Eu e Luiza começamos os preparativos para o grande acontecimento: Convites, organização da festa, decoração da igreja, musica, bufê, flores e o celebre vestido de noiva, com tudo a que tínhamos direito: Véus, grinaldas com flores de laranjeira (símbolo da virgindade e tabu daquela época) contando os dias com muita ansiedade.
O Armênio não tinha férias naquela data, (era funcionário de uma empresa americana), portanto não viajaríamos na nossa lua de mel.
O contrario se deu com o Aluízio, conseguiu uma licença com o irmão na prefeitura.
Luiza e Aluízio se casaram pela manhã, fomos padrinhos dos e a Luíza estava lindíssima no seu vestido de noiva e os dois não escondiam a felicidade de estarem vivendo aquele momento inesquecível.
Mas quando o trem de ferro já estava bem longe, o casal de pombinhos, desfrutando o grande momento (emfim sós) o Aluízio teve aquele estalo e de repente disse: “E se o Armênio não se casar hoje”?...
A Luiza, com muito jeitinho disse-lhe: _ “Agora é tarde meu amor.
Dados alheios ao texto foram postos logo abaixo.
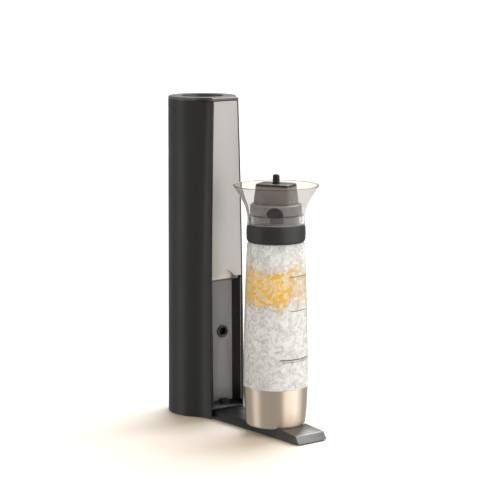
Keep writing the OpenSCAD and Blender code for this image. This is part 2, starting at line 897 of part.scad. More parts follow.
module nose_cap() {
    tip = arm_reach - nose_slope;
    color([0.5, 0.49, 0.48])
        in_tower()
            difference() {
                translate([arm_half_w, 0, 0])
                    rotate([90, 0, -90])
                        linear_extrude(2 * arm_half_w)
                            polygon([[-nose_y, arm_bottom_z], [-nose_y, nose_back_h - 0.4],
                                     [-nose_y + 0.4, nose_back_h], [tip - 0.5, nose_front_h],
                                     [tip + 0.3, nose_front_h - 0.5], [arm_reach, arm_bottom_z + 0.4],
                                     [arm_reach - 0.4, arm_bottom_z]]);
                box([-arm_half_w + arm_wall, -tip + 4, arm_bottom_z - 1],
                    [arm_half_w - arm_wall, nose_y + 1, arm_top - arm_wall]);
                translate([0, -bottle_reach, arm_top])
                    cylinder(r = cup_foot_r + 0.5, h = 20);
            }
}

module docking_valve() {
    low = arm_bottom_z + 1.7;
    color([0.7, 0.7, 0.72])
        in_tower()
            translate([0, -bottle_reach, 0])
                difference() {
                    union() {
                        translate([0, 0, low])
                            cylinder(r = docking_r, h = arm_top - low - 0.1);
                        translate([0, 0, arm_top - 0.2])
                            cylinder(r = 3.6, h = 5.6, $fn = 48);
                        translate([0, docking_r - 1, hose_z])
                            rotate([-90, 0, 0])
                                cylinder(r = barb_r, h = bottle_reach + dock_barb_y - docking_r + 1, $fn = 48);
                    }
                    translate([0, 0, low + 1.5])
                        cylinder(r = 1.5, h = 30, $fn = 32);
                    translate([0, 0, hose_z])
                        rotate([-90, 0, 0])
                            cylinder(r = 1.2, h = 40, $fn = 32);
                }
}

module docking_seal() {
    color([0.1, 0.1, 0.1])
        in_tower()
            translate([0, -bottle_reach, arm_top - 0.1])
                ring(7.6, 3.7, 1.3);
}

module rubber_feet() {
    color([0.05, 0.05, 0.05])
        in_tower() {
            for (a = [55, 90, 125])
                rotate(a)
                    translate([39.6, 0, 0])
                        cylinder(r = 2.6, h = plate_bottom, $fn = 32);
            for (side = [-1, 1], y = [-62, 20 - arm_reach])
                translate([side * 15, y, 0])
                    cylinder(r = 4, h = arm_bottom_z, $fn = 32);
        }
}

module block_screws() {
    color([0.75, 0.75, 0.77])
        in_tower()
            for (side = [-1, 1])
                translate([side * 6, barb_y, bridge_top])
                    rotate([180, 0, 0])
                        screw_up(18);
}

module base_screws() {
    color([0.75, 0.75, 0.77])
        in_tower()
            for (side = [-1, 1])
                translate([side * 6, -42.5, plate_bottom])
                    screw_up(arm_top - 1.5 - plate_bottom);
}

// ---------------------------------------------------------------- bottle

function vessel_at(z) =
    let (t = (z - cup_top) / (band_z - 3.5 - cup_top))
    vessel_r - (vessel_r - shoulder_r) * pow(max(t, 0), 1.7);

module bottle_vessel() {
    low_r = vessel_r - 3.7;
    ledge = cup_top + 0.4;
    rise = [for (i = [0:vessel_steps]) let (z = ledge + (band_z - 3.5 - ledge) * i / vessel_steps) z];
    outside = concat([[low_r - 3, floor_z], [low_r, floor_z + 2.5],
                      [vessel_r - cup_wall - cup_gap - 0.5, cup_top - 1],
                      [vessel_r - cup_wall - cup_gap - 0.5, ledge], [vessel_r - 0.5, ledge]],
                     [for (z = rise) [vessel_at(z), z + 0.4]],
                     [[neck_r + 0.8, band_z - 1], [neck_r, band_z], [neck_r, collar_bottom - 0.2],
                      [neck_r - 1, collar_bottom], [neck_r - 1, neck_top]]);
    inside = concat([[neck_bore_r, neck_top], [neck_bore_r, band_z - 2]],
                    [for (i = [vessel_steps:-1:0]) [vessel_at(rise[i]) - vessel_wall, rise[i] - 2]],
                    [[low_r - vessel_wall + 0.3, floor_z + floor_t + 4],
                     [low_r - vessel_wall - 3, floor_z + floor_t], [8, floor_z + floor_t], [8, floor_z]]);
    color([0.9, 0.93, 0.95, 0.35])
        at_bottle()
            rotate_extrude(convexity = 6)
                polygon(concat(outside, inside));
}

function flare_rise(z) = (sqrt((z - flare_z) * (z - flare_z) + flare_soft * flare_soft) + z - flare_z) / 2;
function flare_at(z) = rim_r - flare_slope * (flare_rise(rim_z) - flare_rise(z));

module flared_spout() {
    zs = [for (i = [0:spout_steps]) neck_top + (rim_z - neck_top) * i / spout_steps];
    color([0.92, 0.95, 0.96, 0.35])
        at_bottle()
            rotate_extrude(convexity = 6)
                polygon(concat([[neck_r - 0.8, collar_bottom], [flare_at(neck_top), collar_bottom]],
                               [for (z = zs) [flare_at(z), z]],
                               [[rim_r - 0.7, rim_z + 0.6], [rim_r - spout_wall, rim_z + 0.2]],
                               [for (i = [spout_steps:-1:1]) [flare_at(zs[i]) - spout_wall, zs[i]]],
                               [[flare_at(neck_top) - spout_wall, neck_top + 0.2], [neck_r - 0.8, neck_top + 0.2]]));
}

module grip_band() {
    bulge = 1.5;
    band_softness = 0.35;
    edge_r = neck_r + 1.9;
    color([0.1, 0.1, 0.1])
        at_bottle()
            rotate_extrude(convexity = 4)
                polygon(concat([[neck_r + 0.1, band_z + 0.2], [edge_r - 0.6, band_z + 0.2]],
                               [for (i = [0:10]) let (t = i / 10)
                                   [edge_r + bulge * pow(sin(180 * t), band_softness), band_z + 0.8 + (band_h - 1.6) * t]],
                               [[edge_r - 0.6, band_z + band_h], [neck_r + 0.1, band_z + band_h]]));
}

module steel_base() {
    foot_r = cup_foot_r;
    round = 4;
    outer = concat([[9, bottle_foot]],
                   arc_points(foot_r - round, bottle_foot + round, round, -90, -10, 6),
                   [[vessel_r - 1.4, bottle_foot + 22], [vessel_r - 0.3, cup_top]]);
    inner = concat([[vessel_r - 0.3 - cup_wall, cup_top], [vessel_r - 1.4 - cup_wall, bottle_foot + 22]],
                   arc_points(foot_r - round, bottle_foot + round, round - cup_wall, -10, -90, 6),
                   [[9, bottle_foot + cup_wall]]);
    color([0.8, 0.76, 0.7])
        at_bottle()
            rotate_extrude(convexity = 4)
                polygon(concat(outer, inner));
}

module base_seal() {
    color([0.1, 0.1, 0.1])
        at_bottle()
            translate([0, 0, floor_z - 1.3])
                ring(17.5, 14.5, 1.25);
}

module inlet_body() {
    low = bottle_foot + 1.3;
    color([0.85, 0.85, 0.83])
        at_bottle()
            difference() {
                union() {
                    translate([0, 0, low])
                        cylinder(r = 20, h = floor_z - low - 0.05);
                    translate([0, 0, low])
                        cylinder(r = 7.8, h = floor_z + floor_t + 4 - low);
                }
                translate([0, 0, floor_z - 1.4])
                    ring(17.7, 14.3, 3);
                translate([0, 0, low - 1])
                    cylinder(r = 4.4, h = 6.2);
                translate([0, 0, low])
                    cylinder(r = 1.6, h = 40, $fn = 48);
            }
}

module inlet_nut() {
    color([0.85, 0.85, 0.83])
        at_bottle()
            translate([0, 0, floor_z + floor_t + 0.1])
                difference() {
                    cylinder(r = 13, h = 3.4, $fn = 6);
                    translate([0, 0, -1])
                        cylinder(r = 7.85, h = 6);
                }
}

module inlet_flap() {
    seat = floor_z + floor_t + 4;
    color([0.2, 0.2, 0.2])
        at_bottle() {
            translate([0, 0, seat + 0.1])
                cylinder(r = 6, h = 1.2);
            translate([0, 0, seat - 4])
                cylinder(r = 1.2, h = 4.2, $fn = 48);
        }
}

// ---------------------------------------------------------------- cap

module cap_body() {
    tier_round = 1.5;
    groove = stopper_bottom + 2.5;
    bore = release_r + 0.35;
    color([0.2, 0.19, 0.19])
        at_bottle()
            difference() {
                rotate_extrude(convexity = 4)
                    polygon([[0, stopper_bottom], [stopper_r - 1.5, stopper_bottom], [stopper_r, stopper_bottom + 1.5],
                             [stopper_r, groove - 0.1], [stopper_r - 1.2, groove - 0.1],
                             [stopper_r - 1.2, groove + 3.3], [stopper_r, groove + 3.3],
                             [stopper_r, neck_top + 0.4], [tier_r - tier_round, neck_top + 0.4],
                             [tier_r, neck_top + 0.4 + tier_round], [tier_r, tier_top - tier_round],
                             [tier_r - tier_round, tier_top], [0, tier_top]]);
                translate([0, 0, tier_top - 7])
                    cylinder(r = bore, h = 8, $fn = 48);
                translate([0, 0, stopper_bottom - 1])
                    cylinder(r = 1.5, h = 30, $fn = 32);
                tab_shape(0.05, 1);
            }
}

// Domed tab with a stem down its right side, bent round the cap; gap grows it for its pocket
module tab_shape(gap, proud) {
    dome_half = 10.2;
    dome_z = tier_top - 10.6;
    stem_left = -5.1;
    low = stopper_bottom + 8;
    rotate(tab_angle)
        intersection() {
            translate([15, 0, 0])
                rotate([90, 0, 90])
                    linear_extrude(25)
                        polygon(concat([[stem_left - gap, low - gap], [dome_half + gap, low - gap]],
                                       [for (a = [0:10:180])
                                           [(dome_half + gap) * cos(a), dome_z + (9 + gap) * sin(a)]],
                                       [[-9.2 - gap, dome_z - 2], [-7 - gap, dome_z - 3.6]]));
            rotate_extrude(convexity = 4)
                polygon([[stopper_r - 2.4 - gap, low - 1], [stopper_r + proud, low - 1],
                         [stopper_r + proud, neck_top + 0.45 - gap], [tier_r + proud, neck_top + 0.45 - gap],
                         [tier_r + proud, tier_top], [stopper_r - 0.4 - gap, tier_top],
                         [stopper_r - 2.4 - gap, neck_top + 2]]);
        }
}

module cap_seal() {
    color([0.75, 0.75, 0.73])
        at_bottle()
            translate([0, 0, stopper_bottom + 2.5])
                ring(neck_bore_r - 0.3, stopper_r - 1.15, 3.2);
}

module cap_grip() {
    low = tier_top + 0.05;
    levels = [[low, 25.4, 16.8, 5], [grip_top - 2.6, 23.3, 14.8, 5], [grip_top - 1, 22.7, 14.2, 4.8],
              [grip_top - 0.3, 21.8, 13.3, 4.2], [grip_top, 20.8, 12.3, 3.4]];
    color([0.17, 0.17, 0.17])
        at_bottle()
            difference() {
                rotate(grip_turn)
                    hull()
                        for (l = levels, sx = [-1, 1], sy = [-1, 1])
                            translate([sx * (l[2] - l[3]), sy * (l[1] - l[3]), l[0] - (l[0] > low ? 0.2 : 0)])
                                cylinder(r = l[3], h = 0.2, $fn = 32);
                translate([0, 0, low - 1])
                    cylinder(r = release_r + 0.35, h = 60, $fn = 48);
            }
}

module cap_tab() {
    color([0.05, 0.05, 0.05])
        at_bottle()
            tab_shape(0, 0);
}

module release_button() {
    low = tier_top - 7 + release_travel + 1.4;
    color([0.06, 0.06, 0.06])
        at_bottle() {
            translate([0, 0, low])
                cylinder(r1 = release_r - 0.3, r2 = release_r, h = 3, $fn = 48);
            translate([0, 0, low + 3 - eps])
                cylinder(r = release_r, h = release_top - 3 - low - 3, $fn = 48);
            translate([0, 0, release_top - 3 - eps])
                rotate_extrude($fn = 48)
                    polygon(concat([[0, 0]], arc_points(release_r - 3, 0, 3, 0, 90, 6), [[0, 3]]));
        }
}

module release_spring() {
    color([0.75, 0.75, 0.78])
        at_bottle()
            coil(3, 0.4, tier_top - 7 + 0.03, tier_top - 7 + release_travel + 1.37, 3);
}

outer_shell();
top_bezel();
push_button();
button_guide();
button_spring();
rocker_lever();
lever_pin();
valve_block();
valve_pin();
relief_valve();
hose_barbs();
gas_hose();
vent_hose();
gas_cylinder();
cylinder_valve();
cylinder_seal();
chassis_frame();
front_cover();
cover_pin();
cover_magnets();
finger_scoop();
niche_panel();
port_ring();
base_plate();
cylinder_door();
base_sill();
tray_catch();
tray_arm();
arm_bottom();
nose_cap();
docking_valve();
docking_seal();
rubber_feet();
block_screws();
base_screws();
bottle_vessel();
flared_spout();
grip_band();
steel_base();
base_seal();
inlet_body();
inlet_nut();
inlet_flap();
cap_body();
cap_seal();
cap_grip();
cap_tab();
release_button();
release_spring();
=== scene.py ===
import json
import math
import random

import bpy
from mathutils import Matrix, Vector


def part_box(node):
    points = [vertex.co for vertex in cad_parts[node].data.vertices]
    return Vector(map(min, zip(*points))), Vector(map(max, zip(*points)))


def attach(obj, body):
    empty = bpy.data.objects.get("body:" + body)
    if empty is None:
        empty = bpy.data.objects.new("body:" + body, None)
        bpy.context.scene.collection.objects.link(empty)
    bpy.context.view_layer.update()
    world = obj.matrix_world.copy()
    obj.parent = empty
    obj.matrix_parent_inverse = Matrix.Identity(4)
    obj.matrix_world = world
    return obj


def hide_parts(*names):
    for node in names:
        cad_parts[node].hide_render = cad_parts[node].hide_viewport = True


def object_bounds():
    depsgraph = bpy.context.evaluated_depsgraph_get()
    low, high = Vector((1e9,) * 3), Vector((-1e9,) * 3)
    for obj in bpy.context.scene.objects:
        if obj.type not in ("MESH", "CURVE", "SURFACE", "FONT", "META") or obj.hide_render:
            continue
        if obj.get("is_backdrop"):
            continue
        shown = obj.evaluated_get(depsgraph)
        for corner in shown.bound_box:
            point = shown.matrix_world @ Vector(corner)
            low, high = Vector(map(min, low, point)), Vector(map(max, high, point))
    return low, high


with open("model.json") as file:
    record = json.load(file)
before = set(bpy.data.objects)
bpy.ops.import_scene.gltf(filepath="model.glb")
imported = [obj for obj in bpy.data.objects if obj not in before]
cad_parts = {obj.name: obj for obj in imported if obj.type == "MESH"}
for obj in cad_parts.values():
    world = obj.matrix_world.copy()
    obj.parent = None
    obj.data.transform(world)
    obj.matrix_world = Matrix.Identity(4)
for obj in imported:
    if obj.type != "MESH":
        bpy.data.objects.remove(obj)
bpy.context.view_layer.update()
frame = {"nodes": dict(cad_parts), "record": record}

# ---------------------------------------------------------------- camera
# A long lens at the front left, about 2.5 m off and higher than the tower,
# looking down by nine degrees.
camera = bpy.data.objects.new("camera", bpy.data.cameras.new("camera"))
camera.data.sensor_width = 36
camera.data.lens = 144.9
camera.data.clip_end = 200
camera.location = (-1.5092, -1.9294, 0.6173)
camera.rotation_euler = (math.radians(81.24), 0, math.radians(-37.88))
bpy.context.scene.collection.objects.link(camera)
bpy.context.scene.camera = camera

# ---------------------------------------------------------------- worktop and light
# A plain white worktop that runs out of sight. The room is a dim studio with a
# bright ceiling, a wide bright window ahead of the front and weaker ones to the
# right and the back left. A large soft lamp stands high on the right.
bpy.ops.object.select_all(action="DESELECT")
bpy.ops.mesh.primitive_plane_add(size=160, location=(0, 0, 0))
worktop = bpy.context.object
worktop.name = "worktop"
worktop.visible_glossy = False
worktop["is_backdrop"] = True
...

Estamos amarrados para sempre, no católico e no civil... até que a morte nos separe.
À noite, chegou a nossa vez, (trato é trato) na mesma Igreja do rosário entrei pelo braço do meu pai. E modéstia á parte estava linda e feliz, ao lado do meu eleito, muito elegante no seu traje especial: calça listrada e palitó de mescla inglesa, o traje mais chique da época.
No altar sob bênçãos do saudoso Padre Marcus Van In, juramos eterno amor, e acreditem, não foi um juramento falso.
Dois meses se passaram. Finalmente o casal chegou. Apesar do enjôo da Luiza os dois estava feliz com a vinda da cegonha (que não brinca em serviço) e a perspectiva da chegada do primeiro herdeiro que no batismo recebeu o nome de José Aluízio, tenho como padrinhos eu e Armênio.
Logo depois a cegonha bateu a nossa porta e foi com muita alegria que eu também ia ser mãe, e o Armênio todo orgulhoso ia ser papai...
E a “cegonha” continuou trazendo outros filhos: Norma, Márcia, Ana Ester, Nara, Alberto e Armênio Filho.
Filhos queridos que nos deram muita alegria e se multiplicaram, ate hoje, em 16 netos e 15 bisnetos que são nossa alegria e felicidade.

(N. da Redação: Ruth Tupinambá Graça, de 94 anos, é atualmente a mais importante memorialista de M. Claros. Nasceu aqui, viveu aqui, e conta as histórias da cidade com uma leveza que a distingue de todos, ao mesmo tempo em que é reconhecida pelo rigor e pela qualidade da sua memória. Mantém-se extraordinariamente ativa, viajando por toda parte, cuidando de filhos, netos e bisnetos, sem descuidar dos escritos que invariavelmente contemplam a sua cidade de criança, um burgo de não mais que 3 mil habitantes, no início do século passado. É merecidamente reverenciada por muitos como a Cora Coralina de Montes Claros, pelo alto, limpo e espontâneo lirismo de suas narrativas).